The increasing capabilities of AI agents, such as writing code and managing calendars, necessitate secure methods for them to hold and manage assets. Current agent wallet solutions are often insecure, leaving them vulnerable to catastrophic loss. The author argues that a significant gap exists between what AI agents can do and what they can safely hold, posing a major risk to AI infrastructure. To address this, five essential properties for agent wallets are proposed to ensure true custody.
First, wallets must be non-drainable, meaning no single key compromise can lead to the loss of all funds. This is achieved through threshold signing, where multiple independent parties or devices must authorize a transaction. Second, wallets need to be policy-bound, with spending limits and rules enforced on-chain rather than within the agent's client code. This prevents the agent from overriding its own restrictions.
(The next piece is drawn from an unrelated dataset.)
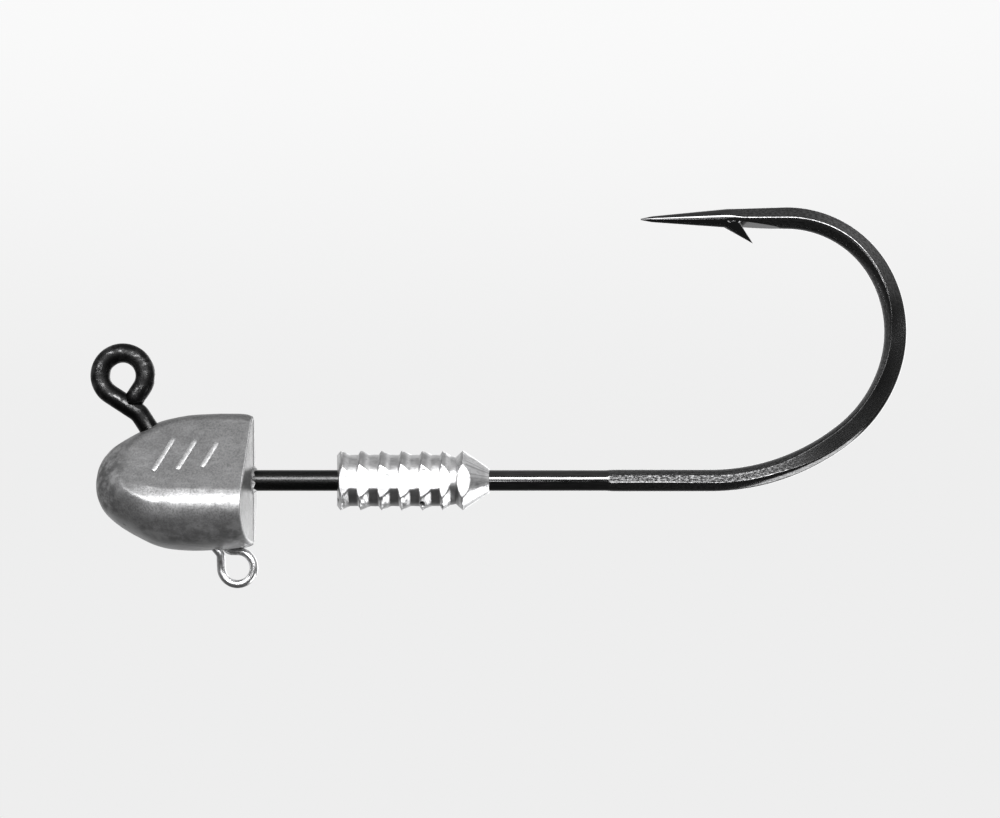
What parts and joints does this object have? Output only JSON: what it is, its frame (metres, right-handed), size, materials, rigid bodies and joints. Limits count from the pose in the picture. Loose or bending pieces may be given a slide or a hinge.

Third, actions taken by the agent must be attested, generating verifiable cryptographic proofs anchored to a public ledger, independent of the agent's operator. Fourth, agents must be remembering, capable of carrying context and knowledge across sessions to avoid repeating mistakes and understand their current state. Finally, agents must be killable, allowing external human control or risk systems to halt them instantly and without override.
If any of these five properties are missing, the agent wallet is considered insecure, akin to a vulnerable hot wallet. The author highlights a reference implementation built on Zcash, featuring threshold signing, on-chain policy enforcement, attestation, semantic memory, and hardware kill switches, all of which are open-source.